İNTERNETİN KARANLIK YÜZÜ!


Önümüzde ki günlerde tehlike bizi bekliyor! Evinizde bilgisayarınızın başında, içinizden gelen bir duyguyla paylaştığınız herhangi masumane bir tepkiniz yüzünden beklenmedik olaylara muhatap olabilecek günler çok yakın!


Evet, Gezi Parkı eylemlerinin arkasından sosyal medyaya yönelik bir


düzenleme yapılması gündemde. Kişinin ifade hakkının gasp edilmesi korkunç ve ürkütücü değil midir?

Ya ‘benden değilsin’, ya da ‘benim sözüm üstüne söz olmaz’ düşüncesi ile çözüm yasaklamaksa yasakla gitsin! Halk bilmesin, söylemesin, herkes kendi yağında kavrulsun deniyorsa yasakla gitsin! Teknoloji çağı ile övünürken, insanlığın düşüncesine kilit vuruluyorsa, sosyal medya’ya yasak konuluyorsa yasakla gitsin!

 

Elektronik çağın nimetlerini çiçeklerle, böceklerle dolu bir dünya hayalini yaşayarak faydalanmamız buyuruluyor ki, hızlı çalışma içinde hazırlanacak olan internete sansür mü, pardon düzenlemenin içeriği; “ Erişime engel ile ilgili kararı Sulh ve Ceza Mahkemeleri en geç 48 saatte verecek. Telekomünikasyon İletişim Başkanlığı, (TİB) Ulaştırma Bakanı’nın izniyle yayınların yayılmasını 4 saatte engelleyebilecek. Bir yasa teklifi hazırlanırken kişiye endeksli değil, her yönü artısı, eksisi düşünülerek hazırlandığı varsayımı ile, 2 yıl süreyle her türlü internette ki işlemler kayıt altına alınacak olup, bununda sadece kişiler üzerinde değil, iç ve dış yatırımcılar üzerinde de etkisi olacak ki ekonomiye de darbe vuracağı da göz önüne alınmıştır mutlaka! Gerçekten; Aile ve Sosyal Politikalar Bakanlığı, “Aile ve Çocukları internetin karanlık yüzünden korumak istiyorsa; fütursuzca ve toplum ahlakını bozacak yayınlarda bu erişimi uygulamalı…

Bu yasa amacını aştığında,  nelerin olabileceğini her ne kadar kafamızda canlandıramasak da toplumun dizayn edildiği ve  ülkenin karanlığa, gittiğinin bir göstergesi olarak tarihe geçecektir.

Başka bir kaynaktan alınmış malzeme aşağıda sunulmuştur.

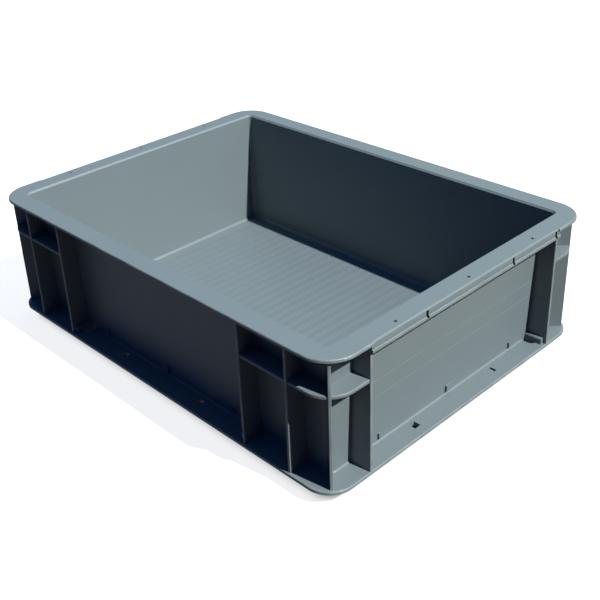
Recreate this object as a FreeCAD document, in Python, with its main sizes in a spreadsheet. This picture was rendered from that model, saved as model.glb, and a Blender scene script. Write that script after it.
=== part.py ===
import FreeCAD, Part
import math
import os
import Sketcher

# Open stacking container, 400 x 300 x 120, moulded in one piece.
# X runs along the long side, Y across it, Z up. The origin lies under the middle of the foot.

doc = FreeCAD.newDocument("stacking_container")
sheet = doc.addObject("Spreadsheet::Sheet", "Sizes")


def size(alias, value, meaning):
    """Writes one driving size, with its name and what it measures."""
    row = len(sizes_written) + 1
    sheet.set("A%d" % row, meaning)
    sheet.set("B%d" % row, str(value))
    sheet.setAlias("B%d" % row, alias)
    sizes_written.append(alias)


sizes_written = []

# Outline
size("outer_length", 400.0, "rim length over all")
size("outer_width", 300.0, "rim width over all")
size("total_height", 120.0, "foot to rim")

# Rim
size("rim_thickness", 3.0, "thickness of the rim plate")
size("rim_corner_radius", 25.0, "plan radius of the rim corners")
size("rim_edge_round", 1.1, "rounding of the rim's outer edge, above")
size("rim_edge_bevel", 0.6, "bevel of the rim's outer edge, below")
size("rim_reach_end", 16.7, "rim edge to wall, at the ends")
size("rim_reach_side", 15.9, "rim edge to wall, at the long sides")
size("mouth_bevel", 1.5, "bevel round the mouth")

# Walls and floor
size("wall_thickness", 2.2, "wall, measured level")
size("wall_draft", 2.0, "lean of the walls in degrees")
size("wall_corner_radius", 6.0, "outer plan radius of the wall corners")
size("floor_level", 6.4, "top of the floor above the ground")
size("floor_thickness", 2.6, "floor plate")
size("floor_round", 3.0, "rounding between floor and walls")

# Base flange and foot
size("foot_height", 11.1, "ground to flange underside")
size("flange_thickness", 3.0, "base flange")
size("flange_inset_end", 1.8, "flange edge behind the rim edge, at the ends")
size("flange_inset_side", 0.6, "flange edge behind the rim edge, at the sides")
size("flange_corner_radius", 21.0, "plan radius of the flange corners")
size("flange_edge_round", 0.8, "rounding of the flange edge, above")
size("flange_edge_bevel", 0.5, "bevel of the flange edge, below")
size("flange_root_round", 1.6, "rounding between wall and flange")
size("foot_bevel", 1.0, "lead-in bevel of the foot")
size("foot_ring_width", 3.2, "width of the ring that the container stands on")
size("base_rib_thickness", 2.0, "ribs under the floor")
size("base_rib_setback", 0.5, "base ribs above the ground")
size("base_rib_spacing", 58.0, "spacing of the base ribs")

# Ribs and corner shelves
size("rib_thickness", 2.4, "outer ribs")
size("rib_edge_round", 0.6, "rounding of the ribs' free edges")
size("rib_inset", 2.0, "rib edge behind the rim edge")
size("side_rib_inner", 111.0, "inner ribs of the long sides from the middle")
size("side_rib_outer", 157.5, "outer ribs of the long sides from the middle")
size("end_rib", 108.5, "ribs of the ends from the middle")
size("shelf_level", 88.3, "underside of the corner shelves")
size("shelf_thickness", 2.4, "corner shelves")
size("shelf_inset", 2.7, "shelf edge behind the rim edge")
size("shelf_edge_round", 0.9, "rounding of the shelves' outer edge, above")

# Grip skirts of the two ends
size("skirt_height", 8.5, "grip skirt below the rim top")
size("skirt_thickness", 1.8, "grip skirt")
size("skirt_setback", 0.8, "skirt face behind the rim edge")
size("skirt_top_round", 1.4, "rounding of the skirt's top edge")
size("bead_height", 3.0, "bead along the skirt's lower edge")
size("bead_round", 0.75, "rounding of the bead")
size("slit_width", 2.5, "slits in the skirt")
size("slit_height", 6.7, "slits in the skirt")
size("slit_sill", 0.6, "skirt below the slits")
size("slit_near", -53.6, "first slit from the middle")
size("slit_middle", 47.0, "second slit from the middle")
size("slit_far", 104.0, "third slit from the middle")

# Small lugs low on the walls
size("block_length", 7.0, "middle lug")
size("block_depth", 2.0, "middle lug")
size("block_height", 5.2, "middle lug")
size("tab_length", 2.5, "outer lugs")
size("tab_depth", 1.8, "outer lugs")
size("tab_height", 4.6, "outer lugs")
size("tab_place", 80.0, "outer lugs from the middle")
size("lug_sill", 2.9, "lugs above the flange")

# Ridges on the end panels
size("ridge_reach", 0.4, "ridge proud of the panel")
size("ridge_height", 0.8, "height of each ridge")
size("ridge_lower", 55.1, "lower ridge above the ground")
size("ridge_upper", 69.1, "upper ridge above the ground")
size("ridge_end_gap", 6.0, "ridge end to rib")

# Holes
size("rim_hole_diameter", 3.0, "holes in the rim")
size("rim_hole_edge", 7.0, "hole centre to rim edge")
size("rim_hole_spacing", 80.0, "holes along the rim")
size("window_length", 6.0, "openings in the flange, along it")
size("window_depth", 6.0, "openings in the flange, across it")
size("slot_length", 2.5, "narrow opening in the end flange")
size("window_place", 48.5, "flange openings from the middle")
size("window_wall_gap", 4.4, "flange opening to wall")
size("notch_length", 7.8, "notch beside a rib, along the flange")
size("notch_depth", 11.0, "notch beside a rib, out from the wall")
size("notch_round", 5.5, "rounded corner of the notch")
size("ledge_width", 3.4, "ledge over the notch")
size("ledge_rise", 5.2, "ledge above the flange")
size("ledge_reach", 15.5, "ledge out from the wall")
size("ledge_round", 1.6, "rounded edge of the ledge")
doc.recompute()

# Sizes that follow from others
HALF_LENGTH = "Sizes.outer_length / 2"
HALF_WIDTH = "Sizes.outer_width / 2"
FLANGE_TOP = "(Sizes.foot_height + Sizes.flange_thickness)"
RIM_UNDERSIDE = "(Sizes.total_height - Sizes.rim_thickness)"
RIB_END = "(%s - Sizes.rib_inset)" % HALF_LENGTH
RIB_SIDE = "(%s - Sizes.rib_inset)" % HALF_WIDTH
HALF_RIB = "Sizes.rib_thickness / 2"


def wall_end(level):
    """Outer face of the end walls at a level, measured from the middle."""
    lean = "tan(Sizes.wall_draft) * (Sizes.total_height - %s)" % level
    return "(%s - Sizes.rim_reach_end - %s)" % (HALF_LENGTH, lean)


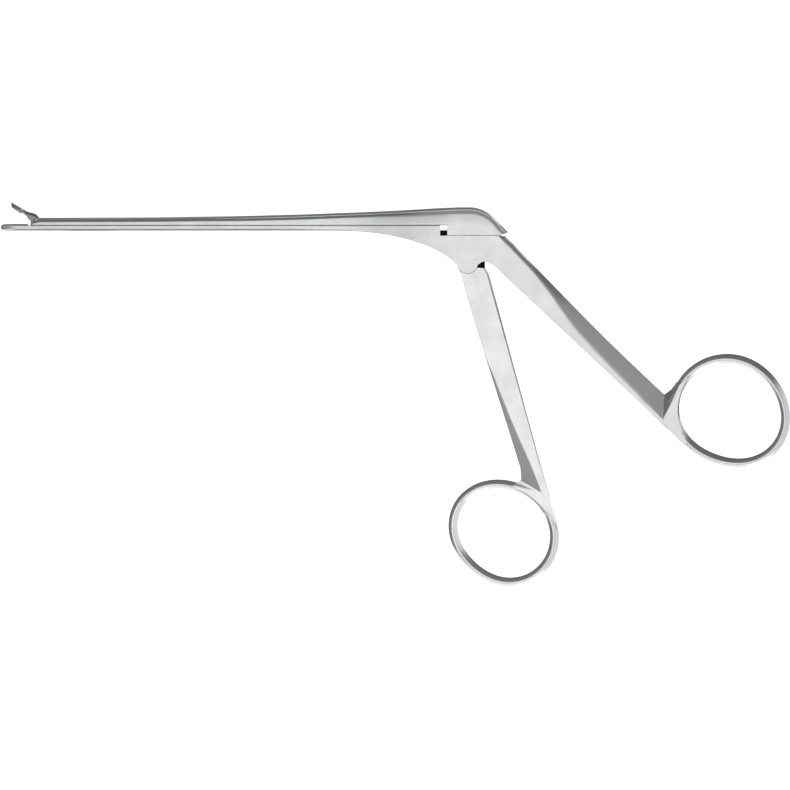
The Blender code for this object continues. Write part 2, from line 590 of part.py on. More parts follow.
def upper_jaw(parent, material):
    """Hinged cup jaw with its heel plate, modelled shut and opened by its rotation."""
    rim = JAW_PIVOT.y + LOWER_RIM + TIP_GAP
    crown = rim + UPPER_JAW_HEIGHT
    rows = jaw_sections(JAW_TIP, JAW_TIP + UPPER_JAW_LENGTH, rim, crown, rim + 0.7, crown - 0.3)
    rows = flip_sections(rows, rim, crown)
    mesh_data = bmesh.new()
    add_loft(mesh_data, rows)
    jaw = new_object("upper_jaw", mesh_data, material, parent, JAW_PIVOT)
    cup = (JAW_TIP + CUP_WALL + CUP_LENGTH / 2, rim)
    root = UPPER_JAW_LENGTH - JAW_REACH - 1.0
    heel = [(root, rim - JAW_PIVOT.y + 0.1), (HEEL_SLOT[0] + PLATE_GAP, rim - JAW_PIVOT.y),
            (-2.5 * HEEL_BOSS, 1.15 * HEEL_BOSS)]
    heel += arc((0, 0), HEEL_BOSS, 140, 350, 12)
    heel += [(0.35, 1.9), (0.1, 2.45), (-0.86, 2.85), (-1.6, 2.99), (-2.2, 2.85),
             (-3.2, 2.5), (root, 2.25)]
    heel = [tuple(Vector(point) + JAW_PIVOT) for point in heel]
    angle = 90 + JAW_OPENING / 2
    near = JAW_PIVOT + direction(angle) * LINK_HEIGHT
    far = JAW_PIVOT + direction(angle) * LINK_HEIGHT / math.cos(HALF_OPENING)
    radius = LINK_PIN / 2 + PIN_GAP
    link_slot = arc(far, radius, angle - 90, angle + 90, 8)
    link_slot += arc(near, radius, angle + 90, angle + 270, 8)
    holes = circle_outline(JAW_PIVOT, JAW_PIN / 2 + PIN_GAP)
    tools = [(cup_tool("upper_cup_tool", cup, parent), "DIFFERENCE"),
             (plate_tool("heel_tool", heel, HEEL_THICKNESS / 2, parent), "UNION"),
             (plate_tool("link_slot_tool", link_slot, BIG, parent), "DIFFERENCE"),
             (plate_tool("heel_hole_tool", holes, BIG, parent), "DIFFERENCE")]
    for tool, operation in tools:
        combine(jaw, tool, operation)
        tool.location -= jaw.location
        tool.parent = jaw
    jaw.rotation_euler.z = -math.radians(JAW_OPENING)
    return jaw


def front_handle(parent, material):
    """Front bar with its ring, its shoulders under the body's lobe and the forked lever."""
    bar = Bar(FRONT_CORNER, FRONT_ANGLE, 90)
    ring = Ring(FRONT_RING, bar.at(FRONT_LENGTH, -FRONT_FLARE))
    mesh_data = bmesh.new()
    add_loft(mesh_data, front_handle_ribs(ring, bar))
    handle = new_object("front_handle", mesh_data, material, parent)
    seat = circle_outline((0, 0), LOBE_RADIUS + SHOULDER_GAP, LOBE_SEGMENTS)
    combine(handle, plate_tool("shoulder_tool", seat, BIG, parent), "DIFFERENCE")

    lean = math.degrees(math.atan2(DRIVE_PIVOT.y, DRIVE_PIVOT.x))
    up, side = direction(lean), direction(lean - 90)
    tip = DRIVE_PIVOT + up * FORK_TOP
    half_fork = FORK_WIDTH / 2
    lever = [(-1.7, -3.6)]
    lever += arc((0, 0), LEVER_HUB, 215, 165, 5)
    lever += [tuple(tip - side * half_fork - up * 4.0), tuple(tip - side * half_fork),
              tuple(tip + side * half_fork), tuple(tip + side * half_fork - up * 4.0)]
    lever += arc((0, 0), LEVER_HUB, 20, 8, 2)
    lever += [(3.5, -0.05), (4.15, 0.15), (4.25, -2.6), (3.6, -4.2)]
    combine(handle, plate_tool("lever_tool", lever, LEVER_THICKNESS / 2, parent), "UNION")
    gap = DRIVE_PIN / 2 + PIN_GAP
    floor = DRIVE_PIVOT - up * (gap + 0.3)
    fork = [tuple(floor - side * gap), tuple(floor + side * gap),
            tuple(tip + side * gap + up), tuple(tip - side * gap + up)]
    combine(handle, plate_tool("fork_tool", fork, BIG, parent), "DIFFERENCE")
    hole = circle_outline((0, 0), HANDLE_PIN / 2 + PIN_GAP)
    combine(handle, plate_tool("lever_hole_tool", hole, BIG, parent), "DIFFERENCE")
    combine(handle, loft_tool("front_ring_tool", ring.sections(), parent, closed=True), "UNION")
    combine(handle, plate_tool("front_hole_tool", ring.hole(), BIG, parent), "DIFFERENCE")
    return handle


def build():
    for item in list(bpy.data.objects):
        bpy.data.objects.remove(item, do_unlink=True)
    datum = bpy.data.objects.new("handle_pivot_datum", None)
    bpy.context.collection.objects.link(datum)
    datum.location = (0.0, -PIVOT_DROP * MM, BODY_HALF * MM)
    fixed_frame(datum, steel("frame_steel", 0.72, 0.28))
    sliding_shaft(datum, steel("slide_steel", 0.70, 0.26))
    upper_jaw(datum, steel("jaw_steel", 0.66, 0.30))
    front_handle(datum, steel("handle_steel", 0.72, 0.28))
    pin("handle_pivot_pin", (0, 0), HANDLE_PIN, BODY_HALF, steel("handle_pin_steel", 0.70, 0.25), datum)
    pin("drive_pin", DRIVE_PIVOT, DRIVE_PIN, BODY_HALF - SLIDE_INSET,
        steel("drive_pin_steel", 0.70, 0.25), datum)
    pin("jaw_pivot_pin", JAW_PIVOT, JAW_PIN, SHAFT_HALF, steel("jaw_pin_steel", 0.68, 0.25), datum)
    pin("jaw_link_pin", LINK_PIVOT, LINK_PIN, SHAFT_HALF - SLIDE_BEVEL[1] / 2,
        steel("link_pin_steel", 0.68, 0.25), datum)


build()
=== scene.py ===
"""Looks of the biopsy forceps: forged and satin-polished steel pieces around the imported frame.

Lengths are in millimetres about the handle pivot, with X along the shaft, Y towards the shaft from
the handles and Z across the thickness. They turn into metres where a mesh is made.
"""
import json
import math

import bmesh
import bpy
import numpy as np
from bpy.props import FloatProperty, FloatVectorProperty, PointerProperty
from mathutils import Matrix, Vector


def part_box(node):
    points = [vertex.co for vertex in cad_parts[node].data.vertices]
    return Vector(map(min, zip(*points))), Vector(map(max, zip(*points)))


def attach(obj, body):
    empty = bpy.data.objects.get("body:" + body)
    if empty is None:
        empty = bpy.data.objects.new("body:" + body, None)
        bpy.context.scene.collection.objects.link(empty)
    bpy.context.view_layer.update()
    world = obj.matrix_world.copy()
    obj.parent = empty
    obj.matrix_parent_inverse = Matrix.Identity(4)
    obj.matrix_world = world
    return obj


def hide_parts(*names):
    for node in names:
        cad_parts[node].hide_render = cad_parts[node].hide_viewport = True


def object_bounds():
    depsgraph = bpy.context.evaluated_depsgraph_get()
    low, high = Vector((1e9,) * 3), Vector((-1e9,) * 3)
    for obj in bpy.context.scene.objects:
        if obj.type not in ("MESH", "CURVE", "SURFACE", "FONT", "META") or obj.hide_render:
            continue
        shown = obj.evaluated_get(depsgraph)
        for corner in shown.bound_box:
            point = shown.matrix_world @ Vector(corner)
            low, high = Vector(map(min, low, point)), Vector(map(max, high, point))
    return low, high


bl_info = {
    "name": "Biopsy Forceps",
    "version": (1, 0, 0),
    "blender": (4, 5, 0),
    "location": "View3D > Sidebar > Forceps",
    "description": "Builds the forceps' steel pieces, their finishes and a studio around them",
    "category": "Add Mesh",
}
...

Yıllardır demokratikleşiyoruz sözleri maalesef anti demokrasi olarak karşımıza çıkıyor. Bu demokrasi paketinin içinden özgürlükler yerine yasaklamalar gösteriyor ki, kişi hak ve özgürlükler bir bir elden alınıyor. Bu maksadı aşan yaptırımlar gençleri ve toplumu İnternetin karanlık yüzüne itme tehlikesi de taşıyor ki, yasaklar her zaman farklı alternatiflerin ortaya çıkmasına neden olur. İnternetin  zararlarından korumanın yolu yasakla değil, bilinçlendirmeyle ve eğitimle olacağı sanırım bilinmektedir!

SON SÖZÜM: Eğer bu tasarı yasalaşırsa herkes bedelini iyi düşünmelidir! Hem ekonomik, hem kişi hak ve özgürlüğünü engelleyecek, hem de toplumsal karanlığa doğru sürükleyecek olan bu yasa’ya hep birlikte dur diyelim!